An delicious French-style aubergine gratin baked with tomato sauce, cheese and herbs is one of my favorite gratin recipes. If you or your family aren't fond of eggplant, you have to try this. Over the years it's changed more than a few people's perspective on the big purple vegetables.
Blanching eggplant: a chef secret
There's a trick I like to use while cooking with eggplant. Raw, eggplants are full of moisture, and can be bitter with a strange texture. When I cook eggplant, most of the time It undergoes some sort of preliminary cooking to denature it before the final cooking.
The preliminary cooking most people will be familiar with is frying eggplant slices in oil, but I find it soaks up too much and can make a greasy dish.
Grilling can work, but the eggplant has to be sliced. Baking eggplant can result in an overcooked, mushy mess-good if you're making a dip, but not for a gratin.
The best way to cook aubergines is to blanch them in salted water, then cool, before adding to your recipe.

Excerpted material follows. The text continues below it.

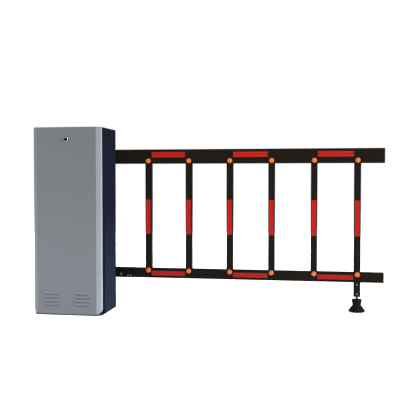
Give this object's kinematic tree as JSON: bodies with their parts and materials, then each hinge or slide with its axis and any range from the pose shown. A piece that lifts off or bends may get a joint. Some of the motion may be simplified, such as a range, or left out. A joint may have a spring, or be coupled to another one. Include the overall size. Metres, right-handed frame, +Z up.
{
  "type": "parking barrier gate",
  "caption": "Parking barrier gate: steel cabinet whose gearmotor and springs lift a folding fence boom with red reflector strips, orange pivot caps and a rubber-footed leg.",
  "frame": {"origin": "on the floor at the middle of the cabinet's base plate", "axes": "+X along the lowered boom, +Y from the cabinet's cover to its back, +Z up"},
  "size_m": [1.8575, 0.397, 1],
  "materials": {
    "cabinet_paint": "satin",
    "cover_paint": "satin",
    "base_black": "satin",
    "zinc_steel": "satin",
    "cast_metal": "matte",
    "motor_alu": "satin",
    "rail_coat": "satin",
    "red_film": "gloss",
    "orange_plastic": "gloss",
    "black_plastic": "matte",
    "grey_plastic": "matte",
    "seal_rubber": "matte",
    "lock_chrome": "polished",
    "spring_steel": "satin"
  },
  "bodies": {
    "cabinet": {"base_plate": "base_black", "cabinet_housing": "cabinet_paint", "cover_seal": "seal_rubber", "cover_keeper": "zinc_steel", "chassis_frame": "zinc_steel", "rear_bearing": "base_black", "front_bearing": "cast_metal", "stop_buffers": "seal_rubber", "gearbox_housing": "cast_metal", "motor_housing": "motor_alu", "motor_fan_cover": "black_plastic", "limit_switches": "black_plastic", "spring_anchor": "zinc_steel", "controller_box": "grey_plastic", "controller_lid": "grey_plastic", "din_rail": "zinc_steel", "terminal_blocks": "grey_plastic", "circuit_breaker": "black_plastic", "lower_pivot_bracket": "base_black", "lower_pivot_nut": "zinc_steel"},
    "boom": {"main_shaft": "zinc_steel", "rocker_arm": "zinc_steel", "limit_cam": "black_plastic", "boom_holder": "base_black", "clamp_plate": "base_black", "clamp_bolts": "zinc_steel", "boom_rail": "rail_coat", "boom_end_caps": "black_plastic", "boom_reflectors": "red_film", "boom_pivot_bolts": "zinc_steel", "boom_pivot_caps": "orange_plastic"},
    "lower_rail_body": {"lower_rail": "rail_coat", "lower_rail_end_cap": "black_plastic", "lower_rail_reflectors": "red_film", "lower_pivot_bolts": "zinc_steel", "lower_pivot_caps": "orange_plastic", "lower_rail_bracket": "base_black", "lower_rail_screws": "zinc_steel", "leg_tube": "rail_coat", "leg_insert": "black_plastic"},
    "foot": {"foot_rod": "zinc_steel", "rubber_foot": "seal_rubber"},
    "cover": {"front_cover": "cover_paint", "cover_hooks": "zinc_steel", "lock_barrel": "lock_chrome"},
    "lock": {"lock_plug": "lock_chrome", "lock_cam": "zinc_steel"},
    "springs": {"balance_springs": "spring_steel"},
    "bar_1_body": {"bar_1": "rail_coat", "bar_1_reflectors": "red_film"},
    "bar_2_body": {"bar_2": "rail_coat", "bar_2_reflectors": "red_film"},
    "bar_3_body": {"bar_3": "rail_coat", "bar_3_reflectors": "red_film"},
    "bar_4_body": {"bar_4": "rail_coat", "bar_4_reflectors": "red_film"},
    "bar_5_body": {"bar_5": "rail_coat", "bar_5_reflectors": "red_film"},
    "bar_6_body": {"bar_6": "rail_coat", "bar_6_reflectors": "red_film"}
  },
  "joints": [
    {"name": "boom_lift", "type": "hinge", "parent": "cabinet", "child": "boom", "pos_m": [0, 0.2, 0.852], "axis": [0, -1, 0], "range_deg": [0, 80]},
    {"name": "bar_1_fold", "type": "hinge", "parent": "boom", "child": "bar_1_body", "pos_m": [0.367, 0.2, 0.827], "axis": [0, -1, 0], "range_deg": [-80, 0]},
    {"name": "bar_2_fold", "type": "hinge", "parent": "boom", "child": "bar_2_body", "pos_m": [0.599, 0.2, 0.827], "axis": [0, -1, 0], "range_deg": [-80, 0]},
    {"name": "bar_3_fold", "type": "hinge", "parent": "boom", "child": "bar_3_body", "pos_m": [0.831, 0.2, 0.827], "axis": [0, -1, 0], "range_deg": [-80, 0]},
    {"name": "bar_4_fold", "type": "hinge", "parent": "boom", "child": "bar_4_body", "pos_m": [1.063, 0.2, 0.827], "axis": [0, -1, 0], "range_deg": [-80, 0]},
    {"name": "bar_5_fold", "type": "hinge", "parent": "boom", "child": "bar_5_body", "pos_m": [1.295, 0.2, 0.827], "axis": [0, -1, 0], "range_deg": [-80, 0]},
    {"name": "bar_6_fold", "type": "hinge", "parent": "boom", "child": "bar_6_body", "pos_m": [1.527, 0.2, 0.827], "axis": [0, -1, 0], "range_deg": [-80, 0]},
    {"name": "lower_rail_lift", "type": "hinge", "parent": "cabinet", "child": "lower_rail_body", "pos_m": [0, 0.2, 0.232], "axis": [0, -1, 0], "range_deg": [0, 80]},
    {"name": "spring_sway", "type": "hinge", "parent": "cabinet", "child": "springs", "pos_m": [-0.08, 0.09, 0.292], "axis": [0, -1, 0], "range_deg": [-8, 0], "deforming": ["balance_springs"]},
    {"name": "foot_adjust", "type": "slide", "parent": "lower_rail_body", "child": "foot", "axis": [0, 0, 1], "range_m": [-0.015, 0.012]},
    {"name": "cover_tilt", "type": "hinge", "parent": "cabinet", "child": "cover", "pos_m": [0, -0.145, 0.0063], "axis": [1, 0, 0], "range_deg": [0, 20]},
    {"name": "lock_turn", "type": "hinge", "parent": "cover", "child": "lock", "pos_m": [0, -0.145, 0.935], "axis": [0, -1, 0], "range_deg": [0, 90]}
  ],
  "couplings": [
    {"joint": "bar_1_fold", "follows": "boom_lift", "ratio": -1},
    {"joint": "bar_2_fold", "follows": "boom_lift", "ratio": -1},
    {"joint": "bar_3_fold", "follows": "boom_lift", "ratio": -1},
    {"joint": "bar_4_fold", "follows": "boom_lift", "ratio": -1},
    {"joint": "bar_5_fold", "follows": "boom_lift", "ratio": -1},
    {"joint": "bar_6_fold", "follows": "boom_lift", "ratio": -1},
    {"joint": "lower_rail_lift", "follows": "boom_lift", "ratio": 1},
    {"joint": "spring_sway", "follows": "boom_lift", "ratio": -0.0978}
  ]
}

Cutting the eggplant into cubes and blanching in boiling water for a few moments changes the structure and the mouthfeel of the eggplant, tenderizing it and making it soft, as well as seasoning it if you added salt to the water, which I always do.
From there, the chunks of eggplant can be added to a dish as-is, or be the start of another recipe like my favorite marinated eggplant, where blanched cubes are tossed with hot chilis, oil, salt, vinegar and herbs and allowed to mature for a while.
Breadcrumb topping
You might be wondering what the crispy looking things on top of the eggplant are. The meal I was planning to use this in had to be gluten free, so I needed a topping for the eggplant that would be crispy, delicious, local, and, not breadcrumbs. Feel free to use breadcrumbs, crackers, or whatever you have on hand.
Puffed wild rice is a great alternative to breadcrumbs, although it takes some time to make. A description of the process is in the recipe notes here.
Eggplant varieties to use
There's a number of types of different aubergines you can use here, and they can be confusing. Japanese eggplant are my favorite since they have few seeds and are easy to slice and layer in things like this. Thai eggplant are too small for this recipe. Big Italian eggplants will work, but they have more seeds than Japanese eggplant.
The Herbs
I use two wild herbs (dried bee balm and dried ramp leaves) to flavor this, but you can skip them, or just add a few torn basil or mint leaves to your eggplant gratin.
How to serve
- Typically I serve it hot, as you would a typical side dish. It's great alongside pork and chicken.
- This is also good served at room temp as part of an appetizer platter, and I have a fond memory of eating similar things in Provence.
Aubergine Gratin with Tomato, Herbs and Parmesan
Equipment
- 1 casserole dish
Ingredients
- 1 lb (1 medium sized eggplant) skin on, washed
- 1 14 oz can whole peeled tomatoes
- Kosher salt and fresh ground black pepper to taste
- Pinch of chili flakes
- 2 tablespoons unsalted butter
- 1 large clove of garlic about a tablespoon roughly chopped
- ½ cup carrot onion and celery roughly chopped
- 1 tablespoon crushed dried bergamot, stems removed
- Toasted panko breadcrumbs as needed, about ¼ cup (or puffed wild rice, pictured)
- ¼ cup dry white wine
- ½ cup grated parmesan cheese preferably an Italian reggiano or grana
Instructions
- Dice the eggplant into ½ inch cubes.
- Bring a 2 qts of lightly salted water to a boil, then add the eggplant, return the mixture to a boil and cook for 2 minutes, until the eggplant turns translucent.
- Remove the eggplant, cool, and gently squeeze out the water in a towel.
- Reserve the eggplant. Sweat the carrot, onion, celery and garlic in 1 tablespoon of the butter for a few minutes until the onion is translucent.
- Deglaze the pan with the wine then add the tomatoes and cook for 10 minutes on medium heat, until the vegetables are tender.
- Transfer the mixture to the bowl of a highspeed blender and puree until very fine, then combine with the eggplant, season the mixture to taste with salt, pepper, parmesan, herbs and the chili flakes, then pack the mixture into a casserole dish, top with the breadcrumbs, dot with the remaining tablespoon of butter, then bake at 375 until hot throughout, browned and bubbly, about 30 minutes.
- Allow to cool for 5 minutes, then serve immediately, warm, or at room temperature.